Die Aktionen des Gewerkschaftsbundes standen in diesem Jahr unter dem Motto: »Solidarität ist Zukunft«. Um das zu erklären, blickte Weber auf das Coronajahr zurück. Sie kritisierte den »Zick-Zack-Kurs« der Politik und eine fehlende Strategie für Wege aus der Pandemie. Verstöße gegen die Coronaregeln blieben für Unternehmen »weitgehend folgenlos«. Dabei sei guter Arbeitsschutz wichtig, auch, weil er in den privaten Bereich hineinwirke, so die Gewerkschafterin. Dass es Unternehmen gibt, die ihren Manager*innen Boni und ihren Aktionär*innen Dividenden ausgezahlt und gleichzeitig Staatshilfen kassiert haben, hält
Weber für eine »Schweinerei«, die auch negative Auswirkungen auf den demokratischen Zusammenhalt habe.
Anja Weber wusste aber auch von Erfolgen der Gewerkschaften zu berichten: »Die Verlängerung und Erhöhung des Kurzarbeitergeldes ist für viele Menschen ein Segen. Ohne uns Gewerkschaften gäbe es das nicht.« Es gelte dafür zu sorgen, dass Kurzarbeit nicht in Hartz IV ende und dass auch Kulturschaffende und Beschäftigte in der Gastronomie davon profitierten. Webers Auffassung nach hätten die Gewerkschaften unter »schwierigen Bedingungen« gute Tarifverträge erzielt.
Zu den Kundgebungen am 1. Mai gehören traditionell die Auftritte von Spitzenpolitiker*innen. In Düsseldorf war der Ministerpräsident und CDU-Kanzlerkandidat Armin Laschet zu Gast. Stilsicher trug er eine rote Schutzmaske und gab den Gewerkschaftsfreund. Die Tarifbindung in der Pflege sei »eine ganz wichtige Frage«, für die man »jetzt und in der nächsten Bundesregierung arbeiten« müsse, so Laschet. Der CDU-Vorsitzende erkannte auch an, dass die Relevanz von Tarifverträgen gestiegen sei. Trotzdem verteidigte der CDU-Kanzlerkandidat, dass seine Landesregierung das Tariftreue- und Vergabegesetz, in dem umfassende Standards für die Vergabe öffentlicher Aufträge geregelt wurden, quasi abgeschafft hat. Das alte Gesetz sei zu bürokratisch gewesen. Anja Weber vertritt diesbezüglich eine andere Position.

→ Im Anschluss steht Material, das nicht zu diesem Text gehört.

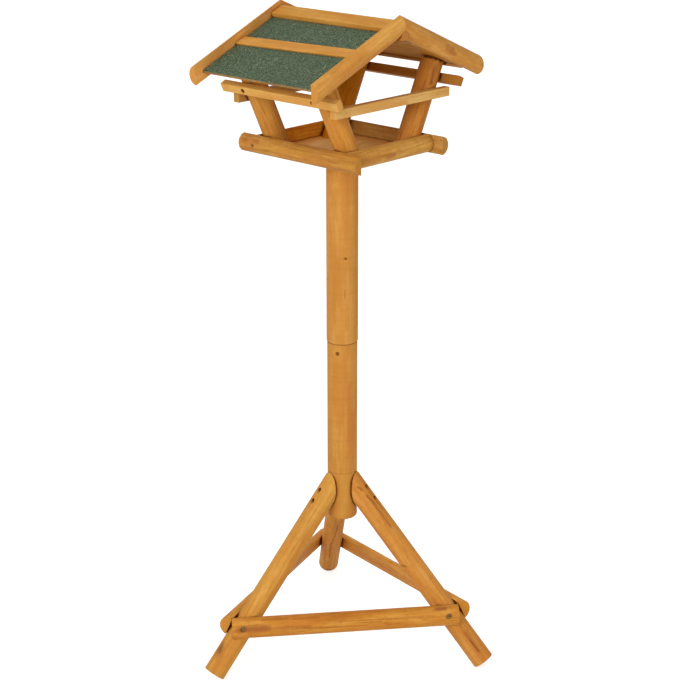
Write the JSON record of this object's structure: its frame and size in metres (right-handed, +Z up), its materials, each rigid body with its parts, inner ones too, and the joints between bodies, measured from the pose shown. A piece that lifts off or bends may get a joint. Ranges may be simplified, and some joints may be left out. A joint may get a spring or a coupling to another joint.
{
  "type": "bird table",
  "caption": "Gabled wooden bird table: railed tray on leaning corner posts with perches under a felted roof, on a round post and a braced tripod.",
  "frame": {"origin": "on the ground, on the axis of the post", "axes": "+Z up, X across the gables with the left roof slope on -X, Y along the ridge with the near gable on -Y"},
  "size_m": [0.5032, 0.5215, 1.1999],
  "materials": {
    "dowel_wood": "plain beech",
    "fastener_steel": "zinc-plated steel, dulled",
    "floor_plywood": "thin plywood, thinly stained",
    "house_wood": "orange-brown stained softwood, satin",
    "pin_wood": "dark stained hardwood",
    "post_wood": "orange-brown stained turned softwood, satin",
    "roof_felt": "green mineral-faced roofing felt, matte",
    "roof_plywood": "thin stained plywood",
    "roof_wood": "orange-brown stained softwood, satin",
    "tripod_wood": "orange-brown stained softwood, satin",
    "under_roof_wood": "orange-brown stained softwood, in shade"
  },
  "bodies": {
    "root": {"barge_board_left_far": "roof_wood", "barge_board_left_near": "roof_wood", "barge_board_right_far": "roof_wood", "barge_board_right_near": "roof_wood", "brace_front": "tripod_wood", "brace_rear_left": "tripod_wood", "brace_rear_right": "tripod_wood", "brace_screws": "fastener_steel", "cleat_screws": "fastener_steel", "corner_post_left_far": "house_wood", "corner_post_left_near": "house_wood", "corner_post_right_far": "house_wood", "corner_post_right_near": "house_wood", "corner_post_screws": "fastener_steel", "eave_batten_left": "under_roof_wood", "eave_batten_right": "under_roof_wood", "floor_screws": "fastener_steel", "gable_cleat_left_far": "under_roof_wood", "gable_cleat_left_near": "under_roof_wood", "gable_cleat_right_far": "under_roof_wood", "gable_cleat_right_near": "under_roof_wood", "hub_block": "tripod_wood", "hub_dowel": "dowel_wood", "joint_pin": "pin_wood", "leg_left": "tripod_wood", "leg_rear": "tripod_wood", "leg_right": "tripod_wood", "leg_screws": "fastener_steel", "lower_post": "post_wood", "perch_and_rail_nails": "fastener_steel", "perch_far": "house_wood", "perch_left": "house_wood", "perch_near": "house_wood", "perch_right": "house_wood", "post_dowel": "dowel_wood", "rail_screws": "fastener_steel", "ridge_beam": "under_roof_wood", "ridge_slat_left": "roof_wood", "ridge_slat_right": "roof_wood", "roof_batten_left": "roof_wood", "roof_batten_right": "roof_wood", "roof_felt_left": "roof_felt", "roof_felt_right": "roof_felt", "roof_lining_left": "under_roof_wood", "roof_lining_right": "under_roof_wood", "roof_panel_left": "roof_plywood", "roof_panel_right": "roof_plywood", "side_perch_screws": "fastener_steel", "tray_floor": "floor_plywood", "tray_rail_far": "house_wood", "tray_rail_left": "house_wood", "tray_rail_near": "house_wood", "tray_rail_right": "house_wood", "upper_post": "post_wood"}
  },
  "joints": []
}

Spitzenpolitiker*innen verschiedener Parteien waren auch bei anderen Kundgebungen des Deutschen Gewerkschaftsbunds zu Gast. In Potsdam etwa sprachen die Kanzlerkandidat*innen von SPD und Grünen. Der Sozialdemokrat Olaf Scholz betonte dabei, wie wichtig die »Würde und Anerkennung« von Arbeitnehmer*innen sei. Dies sei eine Lehre aus der Pandemie. Dafür wäre es wichtig, dass Tarifverträge durchgesetzt und sachgrundlose Befristungen beendet würden. Die Grünen-Vorsitzende Annalena Baerbock sprach besonders über die Situation in der Pflege, Klatschen und Danke sagen sei nicht ausreichend. Es brauche echte Verbesserungen, verlangte die Kanzlerkandidatin.
Susanne Hennig-Wellsow und Janine Wissler, die Vorsitzenden der Linkspartei, forderten unterdessen, die »Helden der Krise« müssten endlich mehr verdienen. Vom Bundesgeschäftsführer der Partei, Jörg Schindler, gab es außerdem die Erinnerung an einen ganz praktischen Verbesserungsvorschlag der Linken. Wenn Feiertage, wie in diesem Jahr der 1. Mai und die beiden Weihnachtsfeiertage, auf ein Wochenende fallen, dann sollten diese arbeitsfreien Tage an anderen Tagen nachgeholt werden. In mehr als 80 Ländern gibt es solche Kompensationsregelungen bereits.